Hours into the solstice afternoon, it was like a reunion as old friends continually showed up, one group celebrating a birthday, looking summery in post-swim messy buns. For those serious about having a table to dine, there are high top tables with vibrant yellow chairs. A group ordered oysters and stood around in their work attire admiring the view. Banquettes, with their mismatched cushions, offer a loungy, unhurried space to sink in and contemplate the rooftops. This is where I found myself in conversation with Reid Hickman, who moved to Salem less than a year ago, and his buddy and colleague from Teach for America, CJ Crowder.
“You can see Marblehead from here,” says Hickman, before focusing on the closer-up details, like the industrial look of the decor. Crowder, who took the train up from Cambridge, says he never thought of Salem as having roof-decks. “It seems more like a two-story little city.” Crowder eleborates that teachers in his organization used to commute to teach at Salem schools from Cambridge or Somerville, but now are preferring to stay local in Salem.
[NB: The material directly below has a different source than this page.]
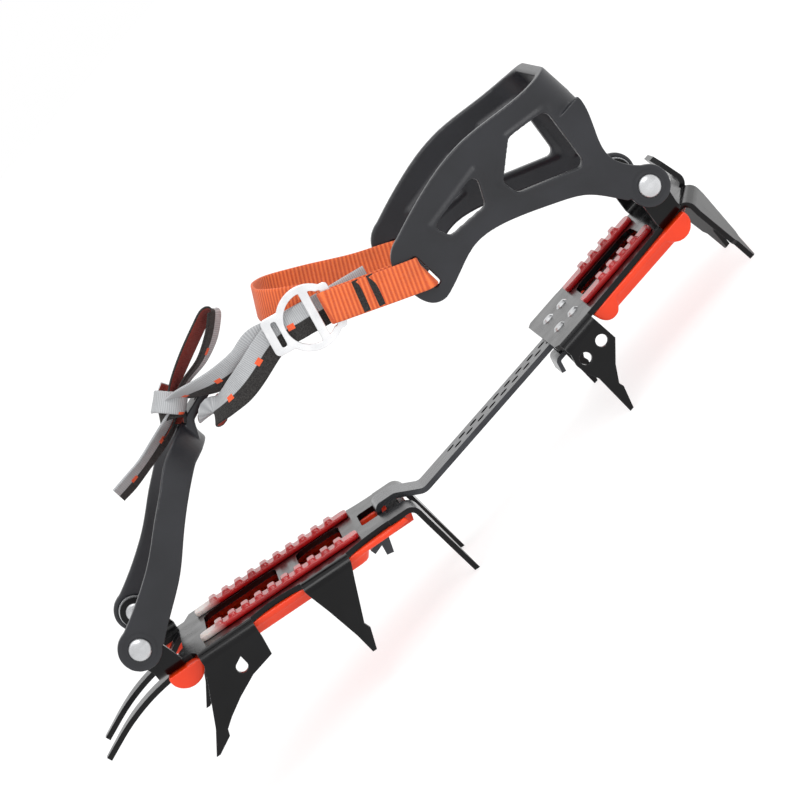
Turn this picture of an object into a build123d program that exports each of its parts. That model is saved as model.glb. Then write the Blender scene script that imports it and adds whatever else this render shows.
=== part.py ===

This spring, The Roof opened to lines around the corner, and in the evening, things tended to get a bit rambunctious. When you’re looking almost directly into someone’s condo, you understand why management wants to close the place down before midnight. What happens when the never-ending summer ends? This November or December, The Roof goes underground to the basement of the hotel. The staff, the drinks, and the good food will be available in a cozier setting, where we can all sit and dream about getting high above the rooftops, where the sun shines and the tequila is spicy, and the tacos are served up just right.